But Sezzle’s website doesn’t promise it’ll help, and it isn’t clear about what Sezzle will do for you if it opens a dispute on your behalf.

A closer look at a Sezzle personal loan

Here are some more things to know about Sezzle loans before you apply.

  • Available for 24,000+ online merchants — You can use Sezzle for online purchases at thousands of stores, such as K9 Ballistics, Melt Cosmetics and Dude Perfect.
  • Restrictions after failed payments — After a failed payment, Sezzle restricts you from placing any new orders.
  • Limited customer service — Sezzle suggests contacting support with complaints via an email form. If you prefer phone calls, it’s worth noting that it’s not easy to get a live person on the line. You can find the customer service phone number on the Sezzle Legal Definitions page.

Who is a Sezzle loan good for?

Sezzle may be a good option for smaller online purchases if you can afford a 25% down payment and can pay off the balance within six weeks as scheduled. You won’t pay interest and can avoid fees with three on-time payments, which could be cheaper than the average rate you’d pay if you use a credit card.

But if you can’t pay off your balance within six weeks, or use a credit card to pay off your Sezzle balance, you may want to explore options with a longer payoff timeline, like a 0% APR credit card offer.

Sezzle may also be a good choice if you want to finance a purchase without a hard credit check. And you can join Sezzle Up if you’re working on your credit scores and want to have your activity reported to the credit bureaus. But if you don’t want to link your bank account and provide your Social Security number, you can’t use Sezzle Up.

How to apply with Sezzle

If you’re at least 18 years old, have a U.S. or Canadian mobile number that can receive texts, and a working email address, you may be eligible for Sezzle financing. You’ll also need an active bank account, debit card or credit card.

You can start using Sezzle by signing up for an online account. The company asks for your first name, last name, mobile number, email address, date of birth and a PIN. You’ll also have to agree to Sezzle’s user agreement and allow the company to conduct a soft inquiry on your credit.

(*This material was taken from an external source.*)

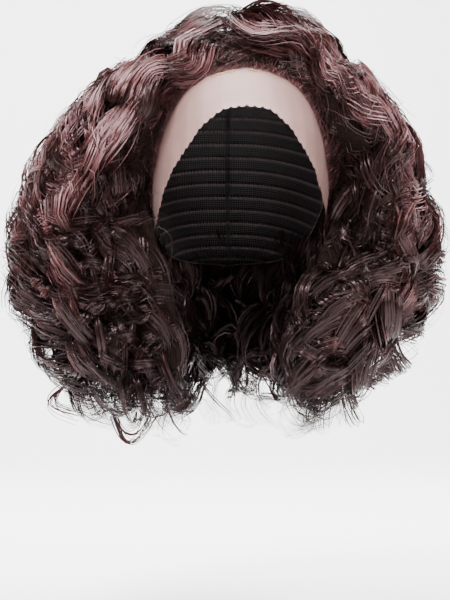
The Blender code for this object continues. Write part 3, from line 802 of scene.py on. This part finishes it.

After receiving security codes to confirm your phone number and providing your billing address, your profile will be active. To start shopping, you’ll need to verify your Sezzle account via email. You can complete the purchase process through 24,000 stores and choose Sezzle for payment at checkout. If you want to pay off your Sezzle app purchase sooner, there isn’t a prepayment penalty and you won’t pay a fee to move a payment date earlier.

You can see and increase your credit limit by joining Sezzle Up, which reports your payment history to the credit bureaus. To join Sezzle Up, you’ll need to link a bank account, pay off one order on time and provide your Social Security number.

You can use the Sezzle app to manage your account. The app features allow you to browse online stores, review orders, reschedule payments, change payment methods and receive payment notifications.

Not sure if Sezzle is right for you? Consider these alternatives.

If you’re not sure about Sezzle, here are a couple of alternatives to consider.

  • Affirm: Affirm may be a good pick if you need a loan with up to 12 months to pay off your retail purchase.
  • Afterpay: If you want the flexibility to shop in person, Afterpay could be a convenient choice.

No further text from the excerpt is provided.